"Oh, sama sekali tidak masalah. Rumah itu jauh lebih bermanfaat untuk anak-anak asuhmu. Mereka butuh tempat tinggal, butuh kenyamanan selama bolak-balik menjalani terapi pengobatan kanker."
Mendengar kata-kata bijak istrinya, Calvin menatap lembut wajah Calisa. Ternyata Calisa tak berubah. Tetap cantik, baik cantik di luar maupun cantik di dalam. Ketulusan dan kelembutannya tak berkurang sedikit pun.
"Aku beruntung memilikimu kembali, Calisa." ujar Calvin lembut. Membelai rambut panjang Calisa.
"Akulah yang lebih beruntung. Ternyata suamiku ini luar biasa."

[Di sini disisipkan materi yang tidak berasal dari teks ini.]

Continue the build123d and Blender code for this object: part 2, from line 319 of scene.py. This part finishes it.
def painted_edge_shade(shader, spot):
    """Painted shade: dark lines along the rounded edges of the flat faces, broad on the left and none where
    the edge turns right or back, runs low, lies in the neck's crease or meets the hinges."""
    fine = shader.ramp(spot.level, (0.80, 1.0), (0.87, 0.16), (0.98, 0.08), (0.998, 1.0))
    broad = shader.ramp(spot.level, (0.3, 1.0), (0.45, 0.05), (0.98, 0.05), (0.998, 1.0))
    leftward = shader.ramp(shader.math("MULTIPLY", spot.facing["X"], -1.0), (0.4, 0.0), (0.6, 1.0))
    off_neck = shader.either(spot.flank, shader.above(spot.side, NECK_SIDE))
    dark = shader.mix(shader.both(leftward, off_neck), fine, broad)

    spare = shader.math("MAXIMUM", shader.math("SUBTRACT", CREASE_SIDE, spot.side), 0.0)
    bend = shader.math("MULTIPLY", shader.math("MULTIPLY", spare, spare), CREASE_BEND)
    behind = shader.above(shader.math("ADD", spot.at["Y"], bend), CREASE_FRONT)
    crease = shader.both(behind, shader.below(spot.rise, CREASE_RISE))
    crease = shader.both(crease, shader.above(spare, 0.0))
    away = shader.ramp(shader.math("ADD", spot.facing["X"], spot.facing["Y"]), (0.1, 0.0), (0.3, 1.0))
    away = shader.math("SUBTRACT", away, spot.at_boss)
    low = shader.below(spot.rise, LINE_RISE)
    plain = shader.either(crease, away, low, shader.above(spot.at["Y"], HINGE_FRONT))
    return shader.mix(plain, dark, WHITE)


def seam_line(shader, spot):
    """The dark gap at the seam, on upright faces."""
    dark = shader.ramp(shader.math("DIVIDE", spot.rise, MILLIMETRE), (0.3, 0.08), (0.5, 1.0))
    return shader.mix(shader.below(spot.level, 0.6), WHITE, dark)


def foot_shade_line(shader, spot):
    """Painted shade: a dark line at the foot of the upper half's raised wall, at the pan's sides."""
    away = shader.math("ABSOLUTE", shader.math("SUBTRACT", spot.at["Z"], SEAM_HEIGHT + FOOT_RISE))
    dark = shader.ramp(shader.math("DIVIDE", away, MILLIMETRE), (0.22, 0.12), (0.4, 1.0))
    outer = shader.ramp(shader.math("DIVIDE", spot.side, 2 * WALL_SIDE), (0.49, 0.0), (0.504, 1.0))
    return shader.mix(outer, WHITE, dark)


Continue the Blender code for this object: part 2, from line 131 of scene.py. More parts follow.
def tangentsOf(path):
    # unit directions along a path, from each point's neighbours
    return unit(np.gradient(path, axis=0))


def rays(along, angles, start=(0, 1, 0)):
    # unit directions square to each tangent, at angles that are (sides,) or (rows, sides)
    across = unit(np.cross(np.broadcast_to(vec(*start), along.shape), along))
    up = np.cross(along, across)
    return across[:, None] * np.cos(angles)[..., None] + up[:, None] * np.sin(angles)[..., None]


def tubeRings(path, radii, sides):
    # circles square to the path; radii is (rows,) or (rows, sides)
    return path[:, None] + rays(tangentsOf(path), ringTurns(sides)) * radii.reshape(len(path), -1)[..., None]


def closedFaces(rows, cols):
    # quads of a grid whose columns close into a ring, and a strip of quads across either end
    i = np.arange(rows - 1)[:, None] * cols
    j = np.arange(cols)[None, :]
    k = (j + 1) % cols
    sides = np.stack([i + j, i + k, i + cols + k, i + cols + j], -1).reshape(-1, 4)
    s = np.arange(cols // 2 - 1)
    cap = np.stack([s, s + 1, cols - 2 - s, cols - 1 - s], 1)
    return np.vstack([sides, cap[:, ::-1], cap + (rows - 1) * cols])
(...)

Calvin meraih tangan Calisa. Mengajaknya berkeliling villa baru mereka. Melihat-lihat kamar demi kamar. Melewati ruang tamu, ruang tengah, perpustakaan kecil, studio musik, dan balkon. Mengecek kelengkapan furniture. Memastikan lukisan dan foto-foto terpasang rapi di dinding.
Akhirnya mereka berhenti di sebuah kamar tidur bernuansa soft pink. Interior dan penataannya mirip sekali dengan kamar Fransisca di rumah lama. Calvin dan Calisa duduk di tempat tidur. Mengamati susunan perabot, koleksi boneka, dan tumpukan buku di sekeliling kamar. Semuanya persis sama.
"Calvin Sayang, siapa yang mendekor kamar ini? Persis sama dengan kamar Fransisca," desah Calisa tak percaya.
"Aku," jawab Calvin.
"Agar ingatan tentang Fransisca selalu melekat dimana pun kita tinggal."
Kedua mata Calisa membulat kagum. Menatapi dekorasi kamar itu. Melempar pandang rindu pada foto-foto Fransisca.
"Terima kasih ya. Kamu mau mengabadikan kenangan putri kita. So, meski kita telah pindah, kita masih bisa mengenang Fransisca di sini."